13.4 Document and Text Clustering

Documents represented through TF-IDF or embedding vectors can be clustered to organize corpora, discover topics, or support search exploration. K-Means is common in embedding spaces, while hierarchical methods are helpful when topic nesting is relevant.

13.5 Anomaly Screening

DBSCAN naturally supports anomaly identification because points not belonging to any dense region remain unlabeled as noise. This is often useful in sensor monitoring, cybersecurity, and transaction pattern analysis.

14. Choosing the Right Algorithm

K-Means is a strong choice when the analyst expects compact clusters, needs scalability, and wants interpretable centroids.

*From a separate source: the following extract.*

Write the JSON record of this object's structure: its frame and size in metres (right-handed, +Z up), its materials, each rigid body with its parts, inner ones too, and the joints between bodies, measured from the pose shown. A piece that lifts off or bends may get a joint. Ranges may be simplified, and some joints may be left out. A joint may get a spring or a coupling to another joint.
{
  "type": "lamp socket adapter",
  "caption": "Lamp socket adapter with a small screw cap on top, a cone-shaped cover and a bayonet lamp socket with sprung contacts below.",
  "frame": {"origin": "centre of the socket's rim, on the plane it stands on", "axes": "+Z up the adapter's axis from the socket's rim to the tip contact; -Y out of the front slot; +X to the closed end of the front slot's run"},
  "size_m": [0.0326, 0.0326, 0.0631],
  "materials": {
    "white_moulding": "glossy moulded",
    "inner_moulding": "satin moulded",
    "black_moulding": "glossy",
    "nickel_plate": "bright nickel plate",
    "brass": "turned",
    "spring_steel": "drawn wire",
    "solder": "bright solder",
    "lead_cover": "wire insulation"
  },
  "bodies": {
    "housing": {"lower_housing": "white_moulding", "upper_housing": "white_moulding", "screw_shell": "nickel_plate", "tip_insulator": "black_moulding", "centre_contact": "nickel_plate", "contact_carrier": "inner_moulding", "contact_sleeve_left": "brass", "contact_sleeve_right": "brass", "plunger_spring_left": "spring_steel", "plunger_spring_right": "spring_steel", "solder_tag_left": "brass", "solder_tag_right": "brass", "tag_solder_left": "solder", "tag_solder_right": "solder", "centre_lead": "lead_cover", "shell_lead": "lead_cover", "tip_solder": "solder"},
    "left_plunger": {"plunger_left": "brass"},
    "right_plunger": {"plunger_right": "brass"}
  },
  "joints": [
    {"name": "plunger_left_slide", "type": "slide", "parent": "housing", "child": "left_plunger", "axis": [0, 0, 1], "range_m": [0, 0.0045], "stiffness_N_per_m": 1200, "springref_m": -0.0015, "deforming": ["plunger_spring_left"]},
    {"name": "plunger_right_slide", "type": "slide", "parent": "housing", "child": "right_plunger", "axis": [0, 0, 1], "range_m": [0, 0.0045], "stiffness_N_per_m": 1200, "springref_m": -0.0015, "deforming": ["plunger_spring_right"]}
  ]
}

DBSCAN is preferable when cluster count is unknown, shapes may be irregular, and noise handling is important. Hierarchical Clustering is most valuable when interpretability across multiple granularity levels matters and the dataset size is moderate enough to support pairwise structure.

In practice, algorithm choice should be driven by data geometry, scale, noise characteristics, interpretability needs, and the intended downstream action. There is rarely a universally best clustering algorithm.

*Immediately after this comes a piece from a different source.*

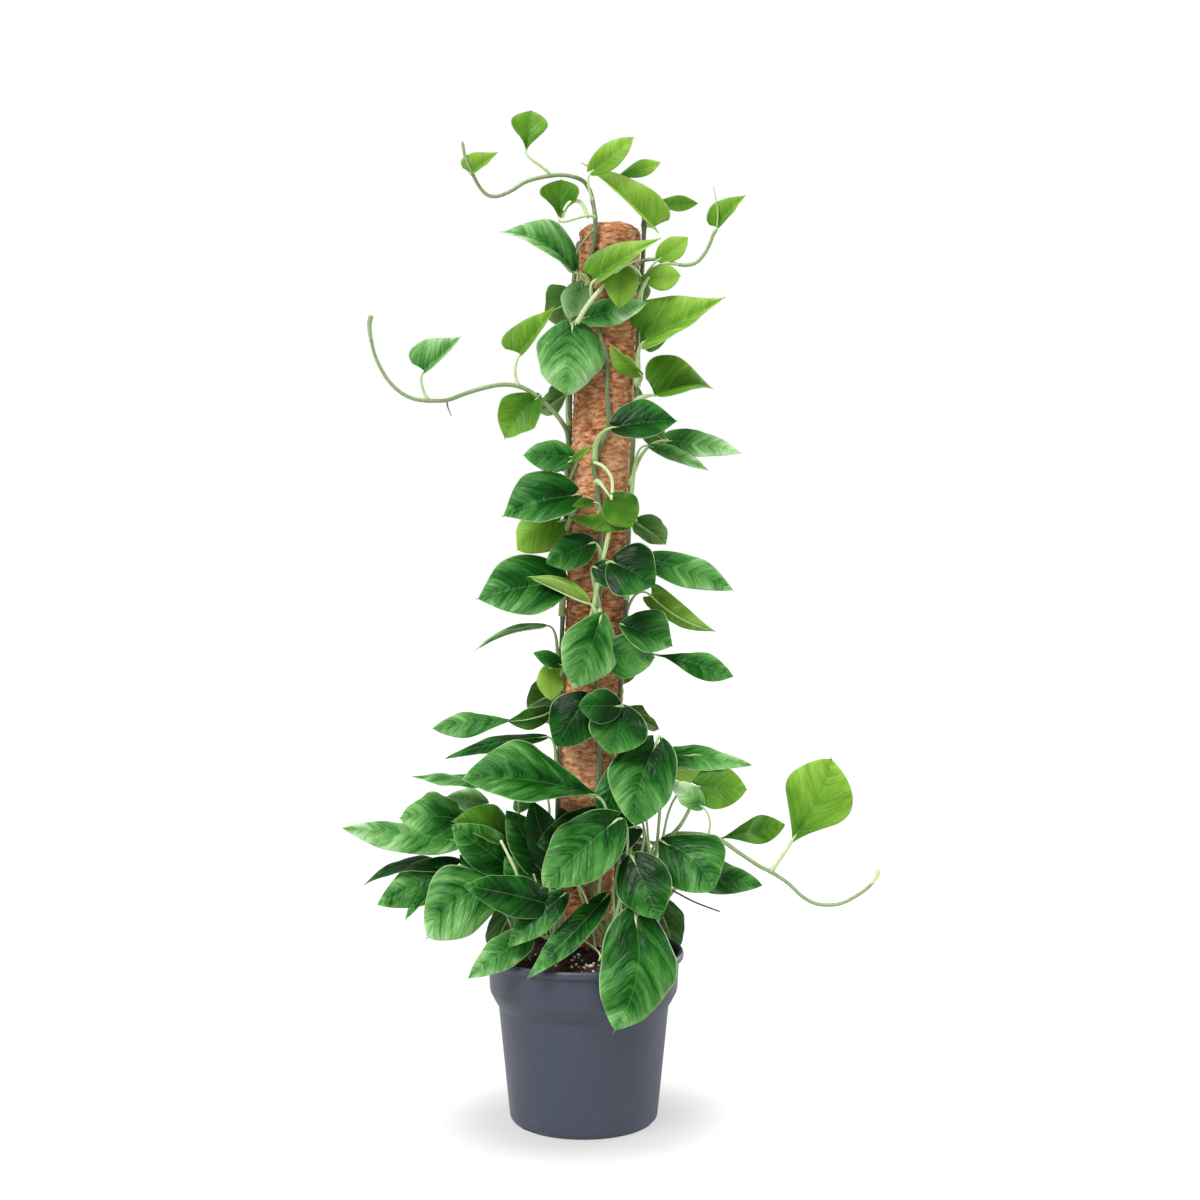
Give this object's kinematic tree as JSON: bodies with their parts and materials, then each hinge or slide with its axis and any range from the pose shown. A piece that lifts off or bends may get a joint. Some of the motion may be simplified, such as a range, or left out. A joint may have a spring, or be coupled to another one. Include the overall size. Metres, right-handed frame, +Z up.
{
  "type": "potted monstera pinnatipartita",
  "caption": "Climbing aroid house plant: leafy vines round a coir pole, with a skirt of basal leaves, in a round nursery pot filled with soil.",
  "frame": {"origin": "centre of the pot's underside", "axes": "+Z up along the pot, -Y towards the front of the plant, +X to its right"},
  "size_m": [0.6247, 0.2998, 1.193],
  "materials": {
    "pot_plastic": "satin moulded plastic",
    "potting_mix": "damp crumbly potting mix",
    "stake": "plain wooden stake",
    "coir": "coarse coir fibre",
    "foliage": "waxy leaf"
  },
  "bodies": {
    "root": {"pot": "pot_plastic", "soil": "potting_mix", "pole_core": "stake", "coir_pole": "coir", "front_vine": "foliage", "right_vine": "foliage", "left_vine": "foliage", "back_left_vine": "foliage", "back_right_vine": "foliage", "front_shoot": "foliage", "front_left_shoot": "foliage", "left_shoot": "foliage", "right_shoot": "foliage", "back_left_shoot": "foliage", "back_shoot": "foliage", "back_right_shoot": "foliage"}
  },
  "joints": []
}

15. Advantages and Limitations Summary

K-Means: fast, simple, centroid-interpretable, but assumes compact spherical clusters and is sensitive to outliers and initialization.

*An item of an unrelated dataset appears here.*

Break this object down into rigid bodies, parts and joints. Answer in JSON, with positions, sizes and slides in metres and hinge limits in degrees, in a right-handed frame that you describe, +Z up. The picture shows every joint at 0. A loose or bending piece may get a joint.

DBSCAN: handles arbitrary shapes and noise, does not require preset cluster count, but can struggle with varying densities and parameter sensitivity.

Hierarchical Clustering: provides rich multi-level interpretability and does not force K upfront, but is more computationally expensive and sensitive to linkage choices.

16. Best Practices

Scale features before applying distance-based clustering.
Use domain knowledge to choose meaningful variables.
Visualize with PCA, t-SNE, or UMAP cautiously for exploration.
Run multiple initializations for K-Means.
Tune ε and MinPts carefully for DBSCAN.
Experiment with linkage criteria in Hierarchical Clustering.
Use internal validation metrics, but always verify business or scientific usefulness.

17. Conclusion

K-Means, DBSCAN, and Hierarchical Clustering each embody a different perspective on what it means for data to form a cluster. K-Means sees clusters as compact regions around centroids. DBSCAN sees them as dense connected components. Hierarchical Clustering sees them as nested relationships that unfold across scales. Understanding these conceptual differences is essential for choosing the right technique.

From a practical standpoint, clustering is not just a matter of running an algorithm. It requires careful decisions about feature representation, distance metrics, scaling, validation, and interpretability. When used thoughtfully, clustering can reveal powerful latent structure in unlabeled data and serve as a bridge between exploratory analysis and actionable segmentation.